● **WORK REQUIRED**
Retype all of the data exactly as given.

● **DATA RECORDS**
________________________
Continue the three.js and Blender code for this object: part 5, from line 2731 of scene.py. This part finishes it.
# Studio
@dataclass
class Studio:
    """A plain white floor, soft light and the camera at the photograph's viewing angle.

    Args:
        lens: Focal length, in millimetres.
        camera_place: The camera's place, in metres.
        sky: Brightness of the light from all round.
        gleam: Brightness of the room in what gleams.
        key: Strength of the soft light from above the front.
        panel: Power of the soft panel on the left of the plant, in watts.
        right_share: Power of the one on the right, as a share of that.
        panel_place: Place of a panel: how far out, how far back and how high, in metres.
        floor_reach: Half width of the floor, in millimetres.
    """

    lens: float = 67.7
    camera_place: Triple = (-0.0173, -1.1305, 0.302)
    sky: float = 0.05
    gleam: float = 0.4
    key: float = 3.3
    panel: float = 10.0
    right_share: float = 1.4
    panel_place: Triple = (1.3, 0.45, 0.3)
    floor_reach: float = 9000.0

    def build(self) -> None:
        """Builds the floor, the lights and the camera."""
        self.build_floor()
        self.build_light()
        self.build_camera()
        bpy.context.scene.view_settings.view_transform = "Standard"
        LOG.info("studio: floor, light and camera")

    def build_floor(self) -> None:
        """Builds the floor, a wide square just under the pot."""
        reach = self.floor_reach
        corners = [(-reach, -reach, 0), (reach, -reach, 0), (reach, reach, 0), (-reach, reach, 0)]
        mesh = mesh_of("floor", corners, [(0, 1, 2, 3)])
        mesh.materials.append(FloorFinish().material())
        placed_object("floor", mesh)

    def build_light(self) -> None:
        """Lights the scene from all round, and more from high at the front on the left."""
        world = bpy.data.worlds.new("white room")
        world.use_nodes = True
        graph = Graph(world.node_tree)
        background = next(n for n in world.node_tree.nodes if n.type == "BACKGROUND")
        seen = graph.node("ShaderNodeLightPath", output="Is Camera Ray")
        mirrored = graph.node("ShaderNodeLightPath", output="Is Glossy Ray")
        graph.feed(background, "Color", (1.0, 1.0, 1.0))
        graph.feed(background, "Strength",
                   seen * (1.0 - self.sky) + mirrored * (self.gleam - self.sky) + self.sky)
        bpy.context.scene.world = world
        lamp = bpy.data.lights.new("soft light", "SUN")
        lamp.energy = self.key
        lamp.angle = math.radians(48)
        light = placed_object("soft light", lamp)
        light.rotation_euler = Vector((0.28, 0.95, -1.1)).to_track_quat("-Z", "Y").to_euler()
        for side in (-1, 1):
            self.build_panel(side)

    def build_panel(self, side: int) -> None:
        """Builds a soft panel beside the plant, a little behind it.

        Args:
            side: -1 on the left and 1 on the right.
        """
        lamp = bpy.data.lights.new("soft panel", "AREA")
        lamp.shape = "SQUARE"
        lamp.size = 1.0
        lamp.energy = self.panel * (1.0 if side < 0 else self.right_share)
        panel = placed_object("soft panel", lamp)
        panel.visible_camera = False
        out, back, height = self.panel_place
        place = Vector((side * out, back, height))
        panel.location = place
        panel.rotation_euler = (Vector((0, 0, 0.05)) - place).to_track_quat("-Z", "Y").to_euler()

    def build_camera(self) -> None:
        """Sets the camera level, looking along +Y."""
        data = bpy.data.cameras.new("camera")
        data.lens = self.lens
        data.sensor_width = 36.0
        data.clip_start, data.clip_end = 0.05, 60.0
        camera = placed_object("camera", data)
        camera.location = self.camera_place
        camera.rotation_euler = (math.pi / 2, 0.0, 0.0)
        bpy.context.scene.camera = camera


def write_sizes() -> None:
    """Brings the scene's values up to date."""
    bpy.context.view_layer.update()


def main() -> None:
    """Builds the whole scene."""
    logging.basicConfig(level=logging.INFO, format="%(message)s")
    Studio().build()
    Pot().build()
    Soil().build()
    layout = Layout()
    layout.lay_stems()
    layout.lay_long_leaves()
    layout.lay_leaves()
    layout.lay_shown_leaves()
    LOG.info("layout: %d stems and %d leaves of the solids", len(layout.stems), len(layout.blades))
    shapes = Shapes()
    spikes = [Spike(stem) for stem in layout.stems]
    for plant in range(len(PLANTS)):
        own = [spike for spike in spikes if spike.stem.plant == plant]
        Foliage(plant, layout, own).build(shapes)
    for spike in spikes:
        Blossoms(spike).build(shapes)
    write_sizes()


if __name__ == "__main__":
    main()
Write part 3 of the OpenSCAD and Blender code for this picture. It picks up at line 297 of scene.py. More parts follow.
________________________
● **EXPECTED ANSWER**
Continue the three.js and Blender code for this object: part 5, from line 2731 of scene.py. This part finishes it.
# Studio
@dataclass
class Studio:
    """A plain white floor, soft light and the camera at the photograph's viewing angle.

    Args:
        lens: Focal length, in millimetres.
        camera_place: The camera's place, in metres.
        sky: Brightness of the light from all round.
        gleam: Brightness of the room in what gleams.
        key: Strength of the soft light from above the front.
        panel: Power of the soft panel on the left of the plant, in watts.
        right_share: Power of the one on the right, as a share of that.
        panel_place: Place of a panel: how far out, how far back and how high, in metres.
        floor_reach: Half width of the floor, in millimetres.
    """

    lens: float = 67.7
    camera_place: Triple = (-0.0173, -1.1305, 0.302)
    sky: float = 0.05
    gleam: float = 0.4
    key: float = 3.3
    panel: float = 10.0
    right_share: float = 1.4
    panel_place: Triple = (1.3, 0.45, 0.3)
    floor_reach: float = 9000.0

    def build(self) -> None:
        """Builds the floor, the lights and the camera."""
        self.build_floor()
        self.build_light()
        self.build_camera()
        bpy.context.scene.view_settings.view_transform = "Standard"
        LOG.info("studio: floor, light and camera")

    def build_floor(self) -> None:
        """Builds the floor, a wide square just under the pot."""
        reach = self.floor_reach
        corners = [(-reach, -reach, 0), (reach, -reach, 0), (reach, reach, 0), (-reach, reach, 0)]
        mesh = mesh_of("floor", corners, [(0, 1, 2, 3)])
        mesh.materials.append(FloorFinish().material())
        placed_object("floor", mesh)

    def build_light(self) -> None:
        """Lights the scene from all round, and more from high at the front on the left."""
        world = bpy.data.worlds.new("white room")
        world.use_nodes = True
        graph = Graph(world.node_tree)
        background = next(n for n in world.node_tree.nodes if n.type == "BACKGROUND")
        seen = graph.node("ShaderNodeLightPath", output="Is Camera Ray")
        mirrored = graph.node("ShaderNodeLightPath", output="Is Glossy Ray")
        graph.feed(background, "Color", (1.0, 1.0, 1.0))
        graph.feed(background, "Strength",
                   seen * (1.0 - self.sky) + mirrored * (self.gleam - self.sky) + self.sky)
        bpy.context.scene.world = world
        lamp = bpy.data.lights.new("soft light", "SUN")
        lamp.energy = self.key
        lamp.angle = math.radians(48)
        light = placed_object("soft light", lamp)
        light.rotation_euler = Vector((0.28, 0.95, -1.1)).to_track_quat("-Z", "Y").to_euler()
        for side in (-1, 1):
            self.build_panel(side)

    def build_panel(self, side: int) -> None:
        """Builds a soft panel beside the plant, a little behind it.

        Args:
            side: -1 on the left and 1 on the right.
        """
        lamp = bpy.data.lights.new("soft panel", "AREA")
        lamp.shape = "SQUARE"
        lamp.size = 1.0
        lamp.energy = self.panel * (1.0 if side < 0 else self.right_share)
        panel = placed_object("soft panel", lamp)
        panel.visible_camera = False
        out, back, height = self.panel_place
        place = Vector((side * out, back, height))
        panel.location = place
        panel.rotation_euler = (Vector((0, 0, 0.05)) - place).to_track_quat("-Z", "Y").to_euler()

    def build_camera(self) -> None:
        """Sets the camera level, looking along +Y."""
        data = bpy.data.cameras.new("camera")
        data.lens = self.lens
        data.sensor_width = 36.0
        data.clip_start, data.clip_end = 0.05, 60.0
        camera = placed_object("camera", data)
        camera.location = self.camera_place
        camera.rotation_euler = (math.pi / 2, 0.0, 0.0)
        bpy.context.scene.camera = camera


def write_sizes() -> None:
    """Brings the scene's values up to date."""
    bpy.context.view_layer.update()


def main() -> None:
    """Builds the whole scene."""
    logging.basicConfig(level=logging.INFO, format="%(message)s")
    Studio().build()
    Pot().build()
    Soil().build()
    layout = Layout()
    layout.lay_stems()
    layout.lay_long_leaves()
    layout.lay_leaves()
    layout.lay_shown_leaves()
    LOG.info("layout: %d stems and %d leaves of the solids", len(layout.stems), len(layout.blades))
    shapes = Shapes()
    spikes = [Spike(stem) for stem in layout.stems]
    for plant in range(len(PLANTS)):
        own = [spike for spike in spikes if spike.stem.plant == plant]
        Foliage(plant, layout, own).build(shapes)
    for spike in spikes:
        Blossoms(spike).build(shapes)
    write_sizes()


if __name__ == "__main__":
    main()
Write part 3 of the OpenSCAD and Blender code for this picture. It picks up at line 297 of scene.py. More parts follow.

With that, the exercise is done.